Together with additional, further savings expected to be made from the transport sector, with details to be announced in the Autumn Statement, these schemes will, in total, be designed to deliver total carbon savings of around 0.6Mt per year to maintain progress towards meeting our legally-binding carbon budgets to 2020 and beyond.
We will work with Green Deal providers, industry and consumer groups to design these new schemes to start from April.
We recognise the importance of giving certainty to industry at this time so we are making some immediate changes that will give a real boost to the supply chain while we design the new schemes and ahead of consulting on our proposed changes to ECO.
There has already been high demand for funds under DECC’s Green Deal Communities competition so a quadrupling of the money available to English local authorities this year to £80m to promote Green Deal on a street by street basis will be a great opportunity for the industry and for the energy efficiency of those communities.
Alongside the Green Deal cash back scheme, which stays open, it will incentivise the delivery of hard to treat cavity and solid wall insulation.
And we will work actively with obligated energy companies to promote stronger integration of ECO and Green Deal finance so more households can improve their homes
Energy Company Obligation
The changes to ECO, to be consulted on, include:
· Reducing the Carbon Obligation (CERO) target by 33%. The 2015 Carbon Saving Communities (CSCO) and Affordable Warmth (AW) targets will remain the same.

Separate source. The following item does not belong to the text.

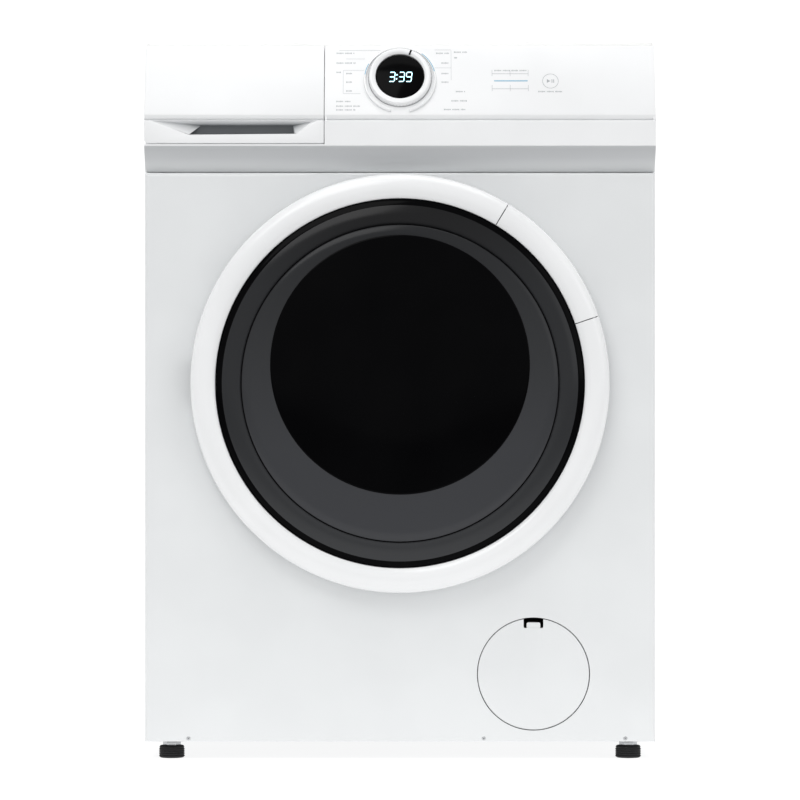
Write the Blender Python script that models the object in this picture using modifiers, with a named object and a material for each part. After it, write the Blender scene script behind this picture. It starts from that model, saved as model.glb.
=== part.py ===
"""Front-load washing machine, built as separate parts in metres.

+Z is up and the front faces -Y. The origin is on the floor, at the middle of the machine's footprint.
"""

from math import acos, atan2, cos, hypot, pi, radians, sin, tan

import bmesh
import bpy
from mathutils import Matrix, Vector

# Casing
WIDTH = 0.595
HEIGHT = 0.840
SHEET = 0.0012
GAP = 0.0003
HALF_WIDTH = WIDTH / 2
FRONT_Y = -0.2465
REAR_Y = 0.2665
CASE_BOTTOM = 0.021
PANEL_TOP = 0.684
RETURN_DEPTH = 0.012
SIDE_FRONT_Y = FRONT_Y + RETURN_DEPTH + GAP
WORKTOP_BOTTOM = 0.826
SIDE_TOP = WORKTOP_BOTTOM - GAP
FLANGE = 0.015

# Control fascia: an upright lower band, a face that leans back, and a hollow finger recess below
TILT = radians(20.7)
FASCIA_Y = FRONT_Y - 0.012
FASCIA_BOTTOM = 0.686
BAND_BOTTOM = 0.717
FACE_BOTTOM = 0.751
FACE_TOP = 0.8346
FASCIA_BACK_Y = -0.205
FASCIA_WALL = 0.0025
FACE_ROTATION = (pi / 2 - TILT, 0, 0)
FACE_NORMAL = Vector((0, -cos(TILT), sin(TILT)))
DIAL_Z = 0.7954
KNOB_RADIUS = 0.0364
DISPLAY_RADIUS = 0.0281

# Detergent drawer, at the left of the fascia
DRAWER_LEFT = -HALF_WIDTH
DRAWER_RIGHT = -0.0885
DRAWER_BACK_Y = 0.0

# Door: a round ring round a smoked window, hinged at the left
AXIS_Z = 0.439
DOOR_RADIUS = 0.2433
RING_INNER = 0.2143
RING_REAR_Y = FRONT_Y - 0.003
RING_FRONT_Y = -0.2795
DOOR_FRONT_Y = -0.2825
HINGE_X = -0.2335
HINGE_Y = RING_REAR_Y - 0.016
HANDLE_START = radians(18.7)
HANDLE_END = radians(58.8)
OPENING_RADIUS = 0.168

# Tub and drum, on one axis along Y
TUB_RADIUS = 0.262
TUB_WALL = 0.003
TUB_FRONT_Y = -0.165
TUB_REAR_Y = 0.157
NECK_RADIUS = 0.165
DRUM_RADIUS = 0.235
DRUM_WALL = 0.0018
DRUM_FRONT_Y = -0.156
DRUM_REAR_Y = 0.119
SHAFT_RADIUS = 0.0125
PULLEY_RADIUS = 0.135
PULLEY_FRONT_Y = 0.216
PULLEY_WIDTH = 0.016
MOTOR_X = 0.075
MOTOR_Z = 0.118
MOTOR_PULLEY_RADIUS = 0.011
DAMPER_X = 0.17
SPRING_X = 0.20
SPRING_LOW = 0.628
SPRING_HIGH = 0.800

# Drain pump and its filter, behind the round flap
PUMP_X = 0.1556
PUMP_Z = 0.1002
FLAP_RADIUS = 0.0652
FLAP_GAP = 0.0007

FOOT_X = 0.268
FOOT_FRONT_Y = FRONT_Y + 0.035
FOOT_REAR_Y = REAR_Y - 0.035
FOOT_RADIUS = 0.015

ROUND = 56
TUB_ROUND = 36
SMALL_ROUND = 20

FINISHES = {
    "enamel": ((0.86, 0.87, 0.87, 1), 0.32, 0.0),
    "white plastic": ((0.88, 0.89, 0.90, 1), 0.36, 0.0),
    "grey plastic": ((0.42, 0.44, 0.46, 1), 0.50, 0.0),
    "black plastic": ((0.02, 0.02, 0.022, 1), 0.35, 0.0),
    "smoked plastic": ((0.035, 0.038, 0.042, 1), 0.10, 0.0),
    "glass": ((0.55, 0.60, 0.62, 1), 0.04, 0.0),
    "rubber": ((0.03, 0.03, 0.032, 1), 0.75, 0.0),
    "grey rubber": ((0.35, 0.36, 0.38, 1), 0.70, 0.0),
    "steel": ((0.62, 0.63, 0.65, 1), 0.28, 1.0),
    "cast aluminium": ((0.58, 0.59, 0.60, 1), 0.45, 1.0),
    "concrete": ((0.45, 0.44, 0.42, 1), 0.90, 0.0),
    "motor steel": ((0.20, 0.21, 0.22, 1), 0.40, 1.0),
    "circuit board": ((0.03, 0.20, 0.10, 1), 0.50, 0.0),
}

AXIS_ROTATION = {"X": (pi / 2, 0, pi / 2), "Y": (pi / 2, 0, 0), "Z": (0, 0, 0)}


def clear_scene():
    for old in list(bpy.data.objects):
        bpy.data.objects.remove(old)


def new_collection(name):
    collection = bpy.data.collections.new(name)
    bpy.context.scene.collection.children.link(collection)
    return collection


clear_scene()
MACHINE = new_collection("washing_machine")
CUTTERS = new_collection("cutters")


def add_object(name, data):
    made = bpy.data.objects.new(name, data)
    MACHINE.objects.link(made)
    return made


def finish(made, kind):
    """Gives the object its own Principled material."""
    colour, roughness, metallic = FINISHES[kind]
    material = bpy.data.materials.new(made.name + "_finish")
    material.use_nodes = True
    shader = material.node_tree.nodes["Principled BSDF"]
    shader.inputs["Base Color"].default_value = colour
    shader.inputs["Roughness"].default_value = roughness
    shader.inputs["Metallic"].default_value = metallic
    made.data.materials.clear()
    made.data.materials.append(material)
    return made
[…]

· Extending the ECO scheme to March 2017 with new targets for CERO, CSCO and AW at 2015 levels.
· Enabling energy suppliers to carry forward any over delivery against 2015 targets to count towards their 2017 targets.

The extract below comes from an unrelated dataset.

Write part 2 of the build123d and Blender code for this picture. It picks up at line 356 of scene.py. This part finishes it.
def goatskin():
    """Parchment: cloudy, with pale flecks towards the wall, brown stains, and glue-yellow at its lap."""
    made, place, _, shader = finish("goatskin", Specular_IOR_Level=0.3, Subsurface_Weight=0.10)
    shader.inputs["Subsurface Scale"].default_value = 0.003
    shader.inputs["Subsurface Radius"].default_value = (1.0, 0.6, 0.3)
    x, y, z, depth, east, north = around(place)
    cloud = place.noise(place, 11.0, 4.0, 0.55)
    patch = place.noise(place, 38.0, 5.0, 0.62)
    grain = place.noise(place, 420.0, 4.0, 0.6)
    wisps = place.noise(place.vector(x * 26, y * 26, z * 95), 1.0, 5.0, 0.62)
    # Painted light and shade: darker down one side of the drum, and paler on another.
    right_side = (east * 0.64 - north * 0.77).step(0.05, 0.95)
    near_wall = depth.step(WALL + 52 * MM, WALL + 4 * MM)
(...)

· Enabling energy suppliers to carry forward over-performance from the predecessor schemes (CERT/CESP) and count it towards their ECO targets.
· Allowing companies which have delivered substantial early progress against their current CERO target to benefit from an uplift in scores for the measures delivered
· Extending the CSCO element of ECO from the 15% to the 25% lowest areas on the Index of Multiple Deprivation and simplifying the qualifying criteria.

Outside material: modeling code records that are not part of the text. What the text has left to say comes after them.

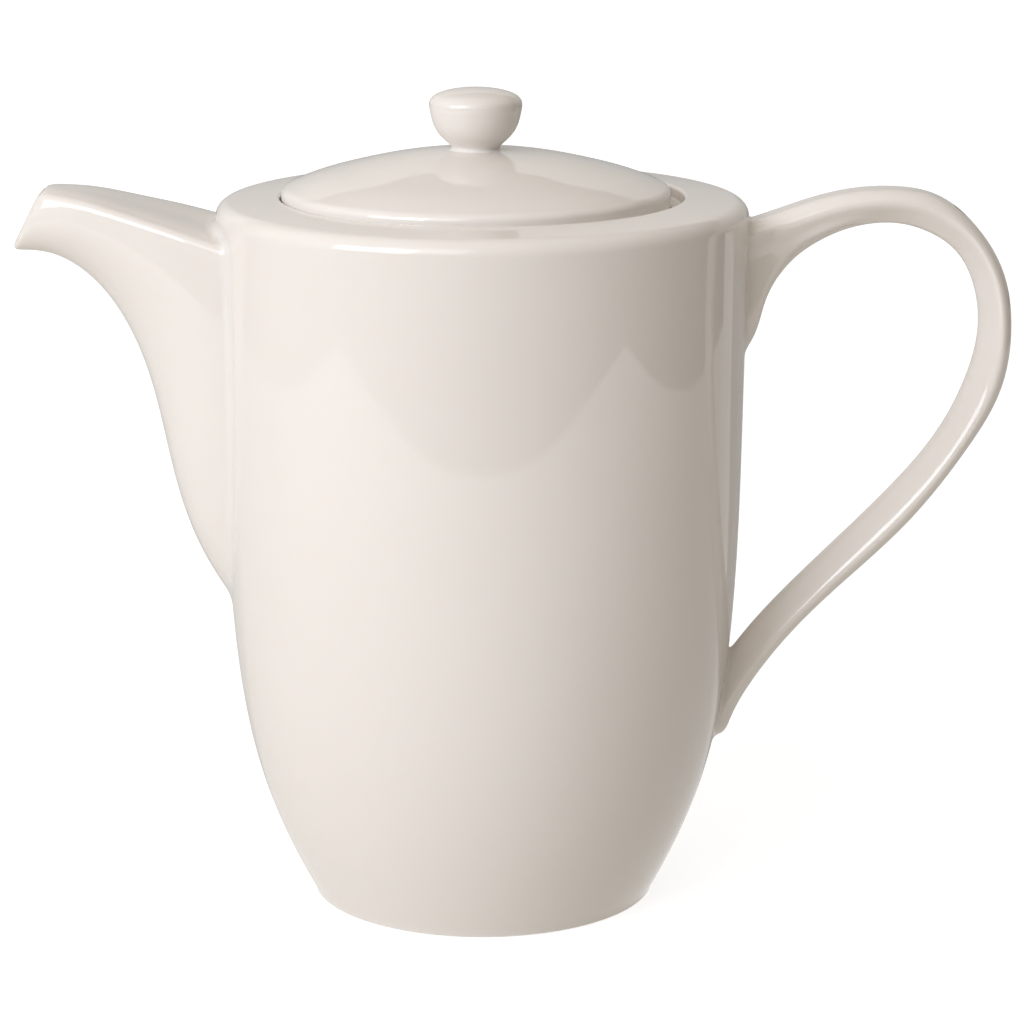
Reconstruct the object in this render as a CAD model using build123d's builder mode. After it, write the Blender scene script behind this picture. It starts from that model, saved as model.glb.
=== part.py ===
"""Porcelain coffee pot with a lift-off lid.

Millimetres, +Z up. The origin is on the body's axis at the table. The spout points along -X and the
handle along +X. The pot is one fired piece and the lid is the other; each node is one of the clay
parts that they are made of.
"""

from build123d import *
import os

os.makedirs("parts", exist_ok=True)

# Pot body
wall = 4.0
rim_radius = 61.0
rim_rounding = 3.65
rim_height = 164.65
waist_radius = 60.35
waist_height = 121.0
belly_radius = 58.6
belly_height = 68.0
hip_radius = 52.5
hip_height = 30.0
base_radius = 40.3
base_height = 1.2
base_slope = (0.55, 1)
rim_slope = (0.01, 1)
floor_top = 8.0
floor_radius = 32.5
floor_slope = (1, 0.35)

# Foot ring
foot_inner_radius = 35.0
foot_outer_radius = 39.3
foot_recess = 3.0
foot_rounding = 0.8

# Seat for the lid
shoulder_inner_height = 165.5
seat_radius = 46.2
seat_height = 162.6
seat_thickness = 4.0
throat_radius = 40.0
notch_width = 14.0
notch_radius = 42.8

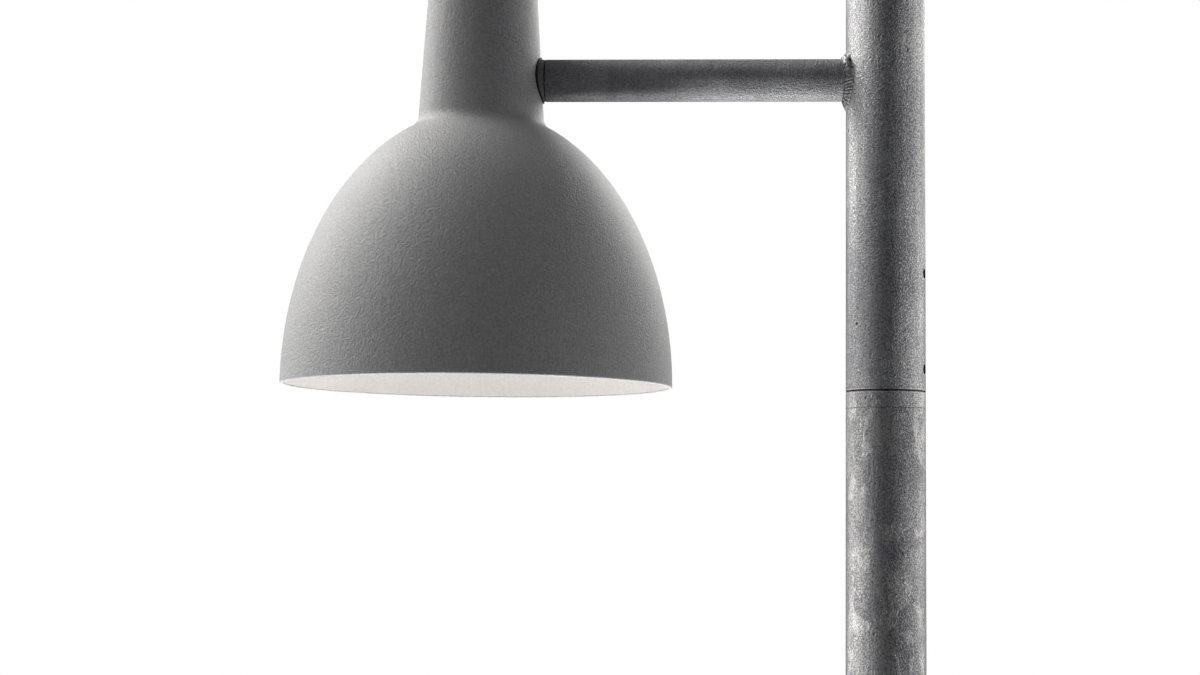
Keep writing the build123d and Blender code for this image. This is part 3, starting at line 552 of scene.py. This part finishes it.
whiteLook = {
    "dark": (0.76, 0.745, 0.73), "light": (0.88, 0.865, 0.85), "rough": 0.35, "speck": 500.0, "depth": 0.00006,
}
insideWhite = coatMaterial("insideWhite", whiteLook)


def plainFinish(name, dark, light, rough, metallic=0.0, scale=300.0, depth=0.00004, stretch=(1, 1, 1),
                scratches=0.0):
    # moulded, rubber or machined finish: two tones of fine noise, matching roughness and a small bump
    material, tree, shader, place = startMaterial(name, metallic)
    vector = stretched(tree, place, *stretch)
    fine = noiseAt(tree, vector, scale, 3.0, 0.6)
    colour = mixColours(tree, remap(tree, fine, 0.3, 0.7), (*dark, 1), (*light, 1))
    if scratches:
        lines = groupNode(tree, fineScratches, Vector=place, Width=0.012)
        worn = mathNode(tree, "MULTIPLY", lines.outputs["Mask"], scratches)
        colour = mixColours(tree, worn, colour, (*(min(1, 1.5 * v + 0.05) for v in light), 1))
    tree.links.new(colour, shader.inputs["Base Color"])
    tree.links.new(remap(tree, fine, 0.2, 0.8, rough + 0.07, rough - 0.07), shader.inputs["Roughness"])
    addBump(tree, shader, fine, depth)
    return material


finishes = {
    "blackRubber": plainFinish("blackRubber", (0.012, 0.012, 0.013), (0.03, 0.03, 0.031), 0.7, scale=900,
                               depth=0.0001),
    "castAlloy": plainFinish("castAlloy", (0.26, 0.26, 0.265), (0.48, 0.48, 0.485), 0.42, 0.2, 700, 0.0002),
    "turnedSteel": plainFinish("turnedSteel", (0.40, 0.40, 0.41), (0.58, 0.58, 0.59), 0.33, 1.0, 250, 0.00005,
                               (0.4, 0.4, 12), 0.4),
    "rolledSteel": plainFinish("rolledSteel", (0.36, 0.36, 0.37), (0.52, 0.52, 0.53), 0.42, 1.0, 180, 0.00006,
                               (1, 1, 0.2), 0.6),
    "brightZinc": plainFinish("brightZinc", (0.58, 0.58, 0.60), (0.74, 0.74, 0.76), 0.28, 1.0, 600, 0.00004,
                              scratches=0.4),
    "blackSteel": plainFinish("blackSteel", (0.012, 0.012, 0.013), (0.035, 0.035, 0.037), 0.5, 0.0, 900, 0.00003,
                              scratches=0.3),
    "greyPlastic": plainFinish("greyPlastic", (0.30, 0.31, 0.32), (0.36, 0.37, 0.38), 0.5, scale=1200,
                               depth=0.00006),
    "blackPlastic": plainFinish("blackPlastic", (0.02, 0.02, 0.02), (0.045, 0.045, 0.047), 0.45, scale=1200,
                                depth=0.00006),
    "creamPlastic": plainFinish("creamPlastic", (0.70, 0.66, 0.54), (0.78, 0.74, 0.63), 0.45, scale=1200,
                                depth=0.00005),
    "brassMetal": plainFinish("brassMetal", (0.60, 0.43, 0.18), (0.78, 0.58, 0.28), 0.3, 1.0, 400, 0.00003,
                              scratches=0.4),
    "nickelMetal": plainFinish("nickelMetal", (0.62, 0.60, 0.56), (0.76, 0.74, 0.70), 0.22, 1.0, 400, 0.00003,
                               scratches=0.4),
    "glazedPorcelain": plainFinish("glazedPorcelain", (0.80, 0.79, 0.75), (0.87, 0.86, 0.83), 0.14, scale=60,
                                   depth=0.0001),
    "whiteEnamel": plainFinish("whiteEnamel", (0.78, 0.77, 0.74), (0.85, 0.84, 0.81), 0.28, scale=120,
                               depth=0.00008),
    "whiteMoulding": plainFinish("whiteMoulding", (0.80, 0.80, 0.79), (0.86, 0.86, 0.85), 0.35, scale=900,
                                 depth=0.00004),
    "boardWhite": plainFinish("boardWhite", (0.78, 0.78, 0.75), (0.86, 0.86, 0.84), 0.3, scale=500, depth=0.00003),
    "opalGlobe": plainFinish("opalGlobe", (0.84, 0.83, 0.80), (0.90, 0.89, 0.87), 0.4, scale=200, depth=0.00003),
    "cableSheath": plainFinish("cableSheath", (0.015, 0.015, 0.015), (0.035, 0.035, 0.036), 0.5, scale=700,
                               depth=0.00005),
}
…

· Including District Heating as an allowable primary measure under CERO.
· Including loft and easy to treat cavity walls as an allowable primary measure under CERO.
· Introducing and standardising measures to prevent fraud, particularly around loft and easy to treat cavity wall insulation.
· Introducing a solid wall minima set at 100,000 measures to be delivered by 2017 across all companies and all elements of ECO.
Streamlining and improving the Green Deal: making things simpler
Alongside this package of support for Green Deal, we have also published this week a set of improvements to the Green Deal – to make it simpler and quicker for householders to improve their homes as well as stripping out time and cost for industry, while ensuring that consumers remain properly protected and can rely on work done under the Green Deal Quality Mark.
Starting from January and then over the following months we will make changes in three broad areas:
· Making Green Deal more accessible to consumers through improved information and signposting;
· Making it easier for firms to operate in the market; and
· With the Green Deal Finance Company, making sure the Green Deal finance offer gives customers what they need.
The market is already seeing simpler documentation available from the Green Deal Finance Company, for example. By speeding up the processes through which Green Deal Providers are approved then giving those companies more support once they are approved, we will help them to become active quickly, giving consumers more choice in future.
I hope you will welcome these proposals as an important step.
The Green Deal will need to adapt as the energy services market develops, and as consumer attitudes to energy efficiency change. We will continue to talk with you, across the industry, about your early experiences over the last ten months, and to research how consumers are finding the Green Deal. We want to hear your views.
The Government is resolutely committed to the Green Deal. We will continue to work with you to make the Green Deal a success.